### WRITTEN EXERCISE
Print the data that follows exactly.

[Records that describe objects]
______

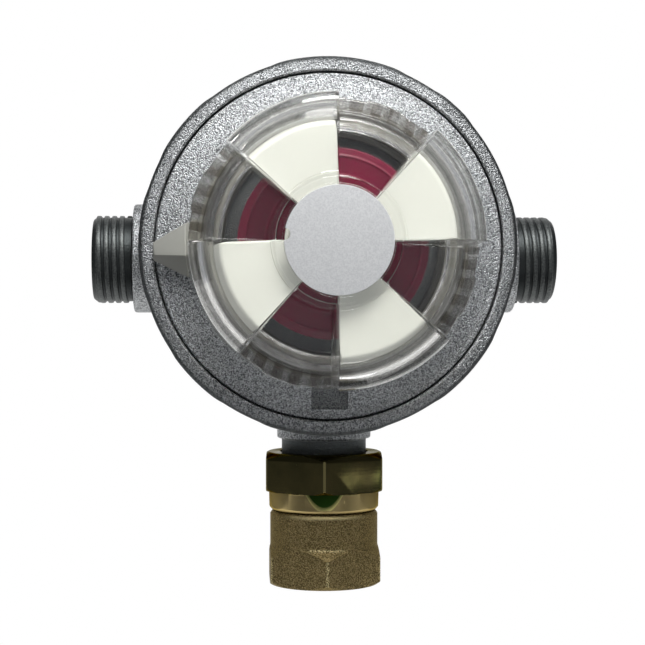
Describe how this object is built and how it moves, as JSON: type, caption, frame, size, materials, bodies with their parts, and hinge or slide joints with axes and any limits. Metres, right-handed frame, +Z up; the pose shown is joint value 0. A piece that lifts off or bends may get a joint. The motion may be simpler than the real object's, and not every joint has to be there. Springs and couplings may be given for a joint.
{
  "type": "automatic changeover regulator",
  "caption": "Gas changeover regulator with a round die cast body, side inlets, a lobed clear selector knob over a red indicator, and a union coupling below.",
  "frame": {"origin": "middle of the flat pad on the back, on the knob's axis", "axes": "+X right as seen from the front, +Z up, the knob faces -Y and the outlet leaves along -Z"},
  "size_m": [0.1104, 0.0732, 0.1243],
  "materials": {
    "die_cast": "bead blasted die casting, silver",
    "nipple_steel": "dark phosphated, machined thread",
    "polished_brass": "machined",
    "forged_brass": "hot forged, as cast skin",
    "clear_plastic": "clear, glossy",
    "white_plastic": "satin",
    "red_plastic": "glossy",
    "grey_plastic": "satin",
    "label_silver": "silver film",
    "steel": "zinc plated",
    "rubber": "matte",
    "gasket": "fibre sheet",
    "sintered_bronze": "sintered, porous"
  },
  "bodies": {
    "body": {"main_body": "die_cast", "bonnet": "die_cast", "left_inlet_nipple": "nipple_steel", "right_inlet_nipple": "nipple_steel", "left_inlet_filter": "sintered_bronze", "right_inlet_filter": "sintered_bronze", "left_nozzle": "polished_brass", "right_nozzle": "polished_brass", "left_lever_pin": "steel", "right_lever_pin": "steel", "left_lever_spring": "steel", "right_lever_spring": "steel", "diaphragm": "rubber", "main_spring": "steel", "union_nut": "polished_brass", "nut_retaining_ring": "steel", "outlet_gasket": "gasket", "outlet_coupling": "forged_brass"},
    "knob": {"knob_cover": "clear_plastic", "white_insert": "white_plastic", "label_plate": "label_silver", "knob_screw": "steel", "pointer_ring": "grey_plastic", "selector_spindle": "polished_brass", "spindle_circlip": "steel"},
    "diaphragm_group": {"diaphragm_plate": "steel", "diaphragm_hub": "polished_brass", "hub_seal": "rubber", "diaphragm_nut": "steel", "indicator_ring": "red_plastic"},
    "cam": {"thrust_cam": "polished_brass"},
    "left_lever": {"left_valve_lever": "steel"},
    "right_lever": {"right_valve_lever": "steel"},
    "left_valve": {"left_valve_plunger": "polished_brass", "left_valve_pad": "rubber"},
    "right_valve": {"right_valve_plunger": "polished_brass", "right_valve_pad": "rubber"}
  },
  "joints": [
    {"name": "knob_turn", "type": "hinge", "parent": "body", "child": "knob", "pos_m": [0, -0.05, 0], "axis": [0, 1, 0], "range_deg": [0, 180]},
    {"name": "diaphragm_travel", "type": "slide", "parent": "body", "child": "diaphragm_group", "axis": [0, -1, 0], "range_m": [0, 0.002], "stiffness_N_per_m": 2000, "springref_m": -0.005, "deforming": ["main_spring", "diaphragm", "left_lever_spring", "right_lever_spring"]},
    {"name": "cam_follow", "type": "slide", "parent": "knob", "child": "cam", "axis": [0, -1, 0], "range_m": [0, 0.002]},
    {"name": "left_lever_swing", "type": "hinge", "parent": "body", "child": "left_lever", "pos_m": [-0.0206, -0.012, -0.0025], "axis": [0, 0, 1], "range_deg": [-7.2, 0]},
    {"name": "right_lever_swing", "type": "hinge", "parent": "body", "child": "right_lever", "pos_m": [0.0206, -0.012, -0.0025], "axis": [0, 0, 1], "range_deg": [0, 7.2]},
    {"name": "left_valve_travel", "type": "slide", "parent": "body", "child": "left_valve", "axis": [-1, 0, 0], "range_m": [0, 0.001]},
    {"name": "right_valve_travel", "type": "slide", "parent": "body", "child": "right_valve", "axis": [1, 0, 0], "range_m": [0, 0.001]}
  ],
  "couplings": [
    {"joint": "cam_follow", "follows": "diaphragm_travel", "ratio": 1},
    {"joint": "left_lever_swing", "follows": "diaphragm_travel", "rad_per_m": -62.5},
    {"joint": "right_lever_swing", "follows": "diaphragm_travel", "rad_per_m": 62.5},
    {"joint": "left_valve_travel", "follows": "diaphragm_travel", "ratio": 0.5},
    {"joint": "right_valve_travel", "follows": "diaphragm_travel", "ratio": 0.5}
  ]
}
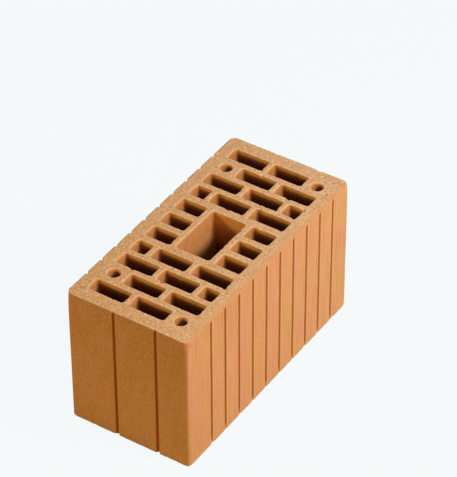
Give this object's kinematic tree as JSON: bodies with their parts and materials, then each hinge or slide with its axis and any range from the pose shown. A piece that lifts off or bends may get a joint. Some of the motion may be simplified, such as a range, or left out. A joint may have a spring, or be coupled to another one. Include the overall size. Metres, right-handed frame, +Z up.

______

### SOLUTION FOR THIS EXERCISE
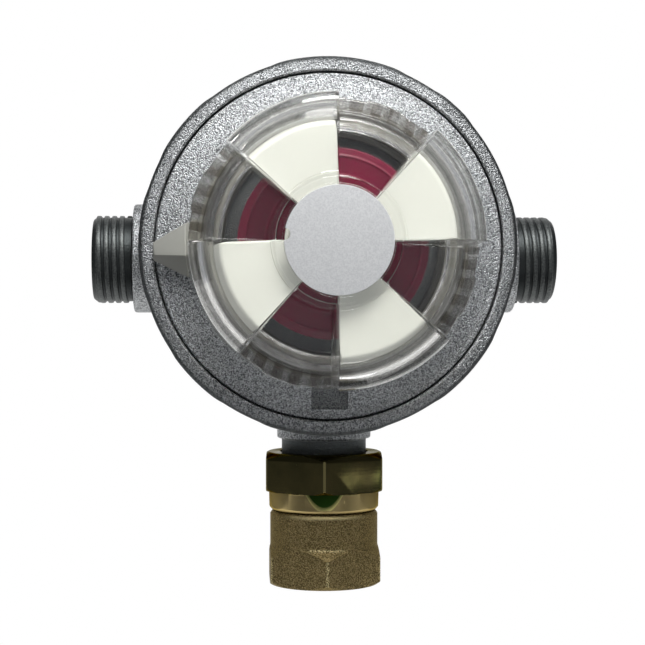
Describe how this object is built and how it moves, as JSON: type, caption, frame, size, materials, bodies with their parts, and hinge or slide joints with axes and any limits. Metres, right-handed frame, +Z up; the pose shown is joint value 0. A piece that lifts off or bends may get a joint. The motion may be simpler than the real object's, and not every joint has to be there. Springs and couplings may be given for a joint.
{
  "type": "automatic changeover regulator",
  "caption": "Gas changeover regulator with a round die cast body, side inlets, a lobed clear selector knob over a red indicator, and a union coupling below.",
  "frame": {"origin": "middle of the flat pad on the back, on the knob's axis", "axes": "+X right as seen from the front, +Z up, the knob faces -Y and the outlet leaves along -Z"},
  "size_m": [0.1104, 0.0732, 0.1243],
  "materials": {
    "die_cast": "bead blasted die casting, silver",
    "nipple_steel": "dark phosphated, machined thread",
    "polished_brass": "machined",
    "forged_brass": "hot forged, as cast skin",
    "clear_plastic": "clear, glossy",
    "white_plastic": "satin",
    "red_plastic": "glossy",
    "grey_plastic": "satin",
    "label_silver": "silver film",
    "steel": "zinc plated",
    "rubber": "matte",
    "gasket": "fibre sheet",
    "sintered_bronze": "sintered, porous"
  },
  "bodies": {
    "body": {"main_body": "die_cast", "bonnet": "die_cast", "left_inlet_nipple": "nipple_steel", "right_inlet_nipple": "nipple_steel", "left_inlet_filter": "sintered_bronze", "right_inlet_filter": "sintered_bronze", "left_nozzle": "polished_brass", "right_nozzle": "polished_brass", "left_lever_pin": "steel", "right_lever_pin": "steel", "left_lever_spring": "steel", "right_lever_spring": "steel", "diaphragm": "rubber", "main_spring": "steel", "union_nut": "polished_brass", "nut_retaining_ring": "steel", "outlet_gasket": "gasket", "outlet_coupling": "forged_brass"},
    "knob": {"knob_cover": "clear_plastic", "white_insert": "white_plastic", "label_plate": "label_silver", "knob_screw": "steel", "pointer_ring": "grey_plastic", "selector_spindle": "polished_brass", "spindle_circlip": "steel"},
    "diaphragm_group": {"diaphragm_plate": "steel", "diaphragm_hub": "polished_brass", "hub_seal": "rubber", "diaphragm_nut": "steel", "indicator_ring": "red_plastic"},
    "cam": {"thrust_cam": "polished_brass"},
    "left_lever": {"left_valve_lever": "steel"},
    "right_lever": {"right_valve_lever": "steel"},
    "left_valve": {"left_valve_plunger": "polished_brass", "left_valve_pad": "rubber"},
    "right_valve": {"right_valve_plunger": "polished_brass", "right_valve_pad": "rubber"}
  },
  "joints": [
    {"name": "knob_turn", "type": "hinge", "parent": "body", "child": "knob", "pos_m": [0, -0.05, 0], "axis": [0, 1, 0], "range_deg": [0, 180]},
    {"name": "diaphragm_travel", "type": "slide", "parent": "body", "child": "diaphragm_group", "axis": [0, -1, 0], "range_m": [0, 0.002], "stiffness_N_per_m": 2000, "springref_m": -0.005, "deforming": ["main_spring", "diaphragm", "left_lever_spring", "right_lever_spring"]},
    {"name": "cam_follow", "type": "slide", "parent": "knob", "child": "cam", "axis": [0, -1, 0], "range_m": [0, 0.002]},
    {"name": "left_lever_swing", "type": "hinge", "parent": "body", "child": "left_lever", "pos_m": [-0.0206, -0.012, -0.0025], "axis": [0, 0, 1], "range_deg": [-7.2, 0]},
    {"name": "right_lever_swing", "type": "hinge", "parent": "body", "child": "right_lever", "pos_m": [0.0206, -0.012, -0.0025], "axis": [0, 0, 1], "range_deg": [0, 7.2]},
    {"name": "left_valve_travel", "type": "slide", "parent": "body", "child": "left_valve", "axis": [-1, 0, 0], "range_m": [0, 0.001]},
    {"name": "right_valve_travel", "type": "slide", "parent": "body", "child": "right_valve", "axis": [1, 0, 0], "range_m": [0, 0.001]}
  ],
  "couplings": [
    {"joint": "cam_follow", "follows": "diaphragm_travel", "ratio": 1},
    {"joint": "left_lever_swing", "follows": "diaphragm_travel", "rad_per_m": -62.5},
    {"joint": "right_lever_swing", "follows": "diaphragm_travel", "rad_per_m": 62.5},
    {"joint": "left_valve_travel", "follows": "diaphragm_travel", "ratio": 0.5},
    {"joint": "right_valve_travel", "follows": "diaphragm_travel", "ratio": 0.5}
  ]
}
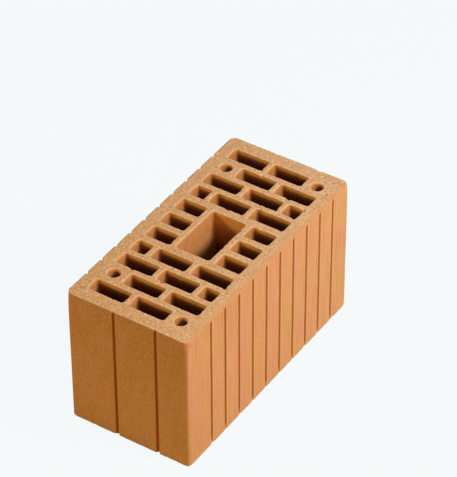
Give this object's kinematic tree as JSON: bodies with their parts and materials, then each hinge or slide with its axis and any range from the pose shown. A piece that lifts off or bends may get a joint. Some of the motion may be simplified, such as a range, or left out. A joint may have a spring, or be coupled to another one. Include the overall size. Metres, right-handed frame, +Z up.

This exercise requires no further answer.